Records for this task -
(begin)
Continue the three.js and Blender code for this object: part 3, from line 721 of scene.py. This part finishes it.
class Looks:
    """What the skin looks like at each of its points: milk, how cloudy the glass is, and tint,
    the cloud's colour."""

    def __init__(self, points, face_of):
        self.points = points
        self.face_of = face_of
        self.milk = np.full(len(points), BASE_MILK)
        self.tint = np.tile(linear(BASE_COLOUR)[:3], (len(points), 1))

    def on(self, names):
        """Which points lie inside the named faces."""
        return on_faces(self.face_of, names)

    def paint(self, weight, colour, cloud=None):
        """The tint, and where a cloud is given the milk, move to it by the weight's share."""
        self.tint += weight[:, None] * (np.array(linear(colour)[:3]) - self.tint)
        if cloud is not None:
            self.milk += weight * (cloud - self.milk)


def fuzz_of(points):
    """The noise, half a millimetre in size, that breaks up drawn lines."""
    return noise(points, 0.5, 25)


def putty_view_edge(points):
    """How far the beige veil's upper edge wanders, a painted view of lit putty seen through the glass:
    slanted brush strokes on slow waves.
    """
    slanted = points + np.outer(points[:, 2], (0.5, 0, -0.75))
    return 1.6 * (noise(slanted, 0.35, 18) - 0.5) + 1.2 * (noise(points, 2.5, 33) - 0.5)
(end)
(begin)
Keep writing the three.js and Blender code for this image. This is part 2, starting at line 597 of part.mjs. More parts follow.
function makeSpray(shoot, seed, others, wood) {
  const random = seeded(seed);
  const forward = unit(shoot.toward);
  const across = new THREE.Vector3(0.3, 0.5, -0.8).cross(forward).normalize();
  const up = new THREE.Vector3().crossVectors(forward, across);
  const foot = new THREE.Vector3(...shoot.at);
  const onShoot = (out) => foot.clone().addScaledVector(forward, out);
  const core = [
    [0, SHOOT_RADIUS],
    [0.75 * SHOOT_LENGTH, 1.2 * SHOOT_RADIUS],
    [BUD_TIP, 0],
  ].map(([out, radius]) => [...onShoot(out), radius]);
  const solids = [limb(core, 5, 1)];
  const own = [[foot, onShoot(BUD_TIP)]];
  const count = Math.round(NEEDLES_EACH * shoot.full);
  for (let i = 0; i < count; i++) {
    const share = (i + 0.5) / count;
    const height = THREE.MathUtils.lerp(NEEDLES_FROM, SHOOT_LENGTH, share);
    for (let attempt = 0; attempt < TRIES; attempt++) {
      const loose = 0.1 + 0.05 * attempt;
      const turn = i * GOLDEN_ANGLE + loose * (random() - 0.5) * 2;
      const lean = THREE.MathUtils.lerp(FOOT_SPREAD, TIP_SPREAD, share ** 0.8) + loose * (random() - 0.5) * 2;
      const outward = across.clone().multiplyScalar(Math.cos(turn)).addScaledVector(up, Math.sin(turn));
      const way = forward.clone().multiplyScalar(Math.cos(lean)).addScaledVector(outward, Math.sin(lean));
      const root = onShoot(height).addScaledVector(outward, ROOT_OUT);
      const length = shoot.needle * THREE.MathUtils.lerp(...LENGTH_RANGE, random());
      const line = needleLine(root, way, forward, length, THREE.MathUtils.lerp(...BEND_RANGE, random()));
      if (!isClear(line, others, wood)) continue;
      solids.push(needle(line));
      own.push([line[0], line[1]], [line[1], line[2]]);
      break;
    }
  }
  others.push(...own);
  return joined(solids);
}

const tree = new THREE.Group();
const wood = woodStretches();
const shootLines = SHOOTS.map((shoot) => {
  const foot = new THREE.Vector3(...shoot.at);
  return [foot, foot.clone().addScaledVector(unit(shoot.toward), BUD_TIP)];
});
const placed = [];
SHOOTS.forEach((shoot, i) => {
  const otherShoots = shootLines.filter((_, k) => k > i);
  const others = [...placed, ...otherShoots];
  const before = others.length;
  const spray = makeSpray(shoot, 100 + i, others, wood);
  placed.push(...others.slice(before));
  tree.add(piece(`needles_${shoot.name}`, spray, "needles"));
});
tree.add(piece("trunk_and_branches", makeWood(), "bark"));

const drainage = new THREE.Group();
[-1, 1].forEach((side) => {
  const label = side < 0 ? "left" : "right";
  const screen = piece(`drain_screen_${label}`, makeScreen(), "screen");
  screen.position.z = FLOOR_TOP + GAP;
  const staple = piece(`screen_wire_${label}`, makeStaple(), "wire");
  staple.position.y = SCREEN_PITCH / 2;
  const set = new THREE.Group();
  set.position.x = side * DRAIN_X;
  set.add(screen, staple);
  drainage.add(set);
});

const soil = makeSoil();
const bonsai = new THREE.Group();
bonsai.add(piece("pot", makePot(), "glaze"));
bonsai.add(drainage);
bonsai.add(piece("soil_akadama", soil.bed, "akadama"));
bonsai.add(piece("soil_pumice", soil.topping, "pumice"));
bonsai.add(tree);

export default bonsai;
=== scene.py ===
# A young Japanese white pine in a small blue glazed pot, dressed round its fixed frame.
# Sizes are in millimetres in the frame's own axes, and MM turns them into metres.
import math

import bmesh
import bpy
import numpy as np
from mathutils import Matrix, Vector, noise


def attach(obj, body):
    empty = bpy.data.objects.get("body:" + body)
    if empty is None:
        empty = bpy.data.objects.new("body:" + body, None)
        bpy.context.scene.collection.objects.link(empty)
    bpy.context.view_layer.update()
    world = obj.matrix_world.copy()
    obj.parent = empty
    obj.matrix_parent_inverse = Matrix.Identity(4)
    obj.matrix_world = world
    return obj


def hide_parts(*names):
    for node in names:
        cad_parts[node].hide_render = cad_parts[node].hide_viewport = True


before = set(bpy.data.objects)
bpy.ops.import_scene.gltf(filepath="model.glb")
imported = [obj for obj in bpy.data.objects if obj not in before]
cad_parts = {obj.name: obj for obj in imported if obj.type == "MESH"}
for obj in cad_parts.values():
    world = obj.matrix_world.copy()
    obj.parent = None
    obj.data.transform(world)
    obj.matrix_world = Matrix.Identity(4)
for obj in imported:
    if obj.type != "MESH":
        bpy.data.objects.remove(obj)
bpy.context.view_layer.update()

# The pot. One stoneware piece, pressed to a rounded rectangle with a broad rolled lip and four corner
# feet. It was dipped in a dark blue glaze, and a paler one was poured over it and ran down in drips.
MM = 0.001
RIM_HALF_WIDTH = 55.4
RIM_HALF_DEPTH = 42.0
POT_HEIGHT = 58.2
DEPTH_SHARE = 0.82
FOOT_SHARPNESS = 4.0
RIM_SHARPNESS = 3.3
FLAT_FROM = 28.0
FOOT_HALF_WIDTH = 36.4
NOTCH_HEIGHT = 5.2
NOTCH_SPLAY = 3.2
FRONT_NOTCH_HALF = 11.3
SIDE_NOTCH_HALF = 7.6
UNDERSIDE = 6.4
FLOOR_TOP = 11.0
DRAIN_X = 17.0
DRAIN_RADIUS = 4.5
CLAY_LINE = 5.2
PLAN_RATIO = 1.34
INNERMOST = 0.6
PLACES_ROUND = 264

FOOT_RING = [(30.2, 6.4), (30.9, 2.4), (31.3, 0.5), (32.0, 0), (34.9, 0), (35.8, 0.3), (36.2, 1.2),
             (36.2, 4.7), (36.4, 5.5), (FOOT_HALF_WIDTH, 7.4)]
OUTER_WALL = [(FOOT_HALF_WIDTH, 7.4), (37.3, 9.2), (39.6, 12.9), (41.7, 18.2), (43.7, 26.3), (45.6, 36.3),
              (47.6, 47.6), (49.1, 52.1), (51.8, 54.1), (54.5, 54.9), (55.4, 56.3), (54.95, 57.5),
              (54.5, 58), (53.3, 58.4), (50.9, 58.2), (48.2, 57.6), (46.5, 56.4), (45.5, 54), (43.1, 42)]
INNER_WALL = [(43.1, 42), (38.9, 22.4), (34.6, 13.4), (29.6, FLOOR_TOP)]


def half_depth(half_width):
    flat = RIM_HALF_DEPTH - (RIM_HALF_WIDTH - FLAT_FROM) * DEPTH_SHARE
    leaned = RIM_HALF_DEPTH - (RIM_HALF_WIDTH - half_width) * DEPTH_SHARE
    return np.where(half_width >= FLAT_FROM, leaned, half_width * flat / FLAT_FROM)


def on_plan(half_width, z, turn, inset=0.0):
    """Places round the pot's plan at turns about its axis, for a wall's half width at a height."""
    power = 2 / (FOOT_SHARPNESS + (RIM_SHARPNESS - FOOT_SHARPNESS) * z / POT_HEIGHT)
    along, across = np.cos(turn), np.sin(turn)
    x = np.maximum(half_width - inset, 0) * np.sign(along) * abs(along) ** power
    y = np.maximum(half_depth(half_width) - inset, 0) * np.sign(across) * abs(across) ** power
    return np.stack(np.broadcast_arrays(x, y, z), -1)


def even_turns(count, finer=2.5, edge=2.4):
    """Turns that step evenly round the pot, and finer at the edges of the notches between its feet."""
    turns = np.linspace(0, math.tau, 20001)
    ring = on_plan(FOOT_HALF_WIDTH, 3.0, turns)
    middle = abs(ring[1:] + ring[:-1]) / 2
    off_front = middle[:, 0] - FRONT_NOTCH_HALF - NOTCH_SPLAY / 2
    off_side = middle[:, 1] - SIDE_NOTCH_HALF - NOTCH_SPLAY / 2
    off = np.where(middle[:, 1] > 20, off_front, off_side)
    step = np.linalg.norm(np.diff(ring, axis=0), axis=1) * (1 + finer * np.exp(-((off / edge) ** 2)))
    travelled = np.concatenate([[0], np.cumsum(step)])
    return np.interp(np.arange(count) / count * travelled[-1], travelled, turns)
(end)
(begin)
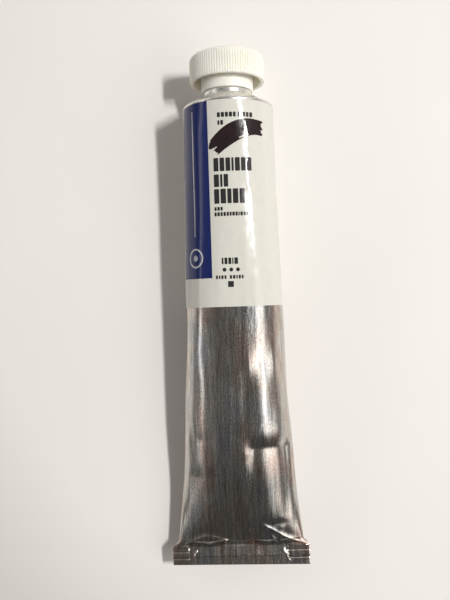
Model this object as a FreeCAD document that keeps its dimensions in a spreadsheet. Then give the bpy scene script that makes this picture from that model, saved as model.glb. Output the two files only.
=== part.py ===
(end)
Whenever "before" turns up in a line, pick that line out.

Correct output -
  const before = others.length;
  placed.push(...others.slice(before));
before = set(bpy.data.objects)
imported = [obj for obj in bpy.data.objects if obj not in before]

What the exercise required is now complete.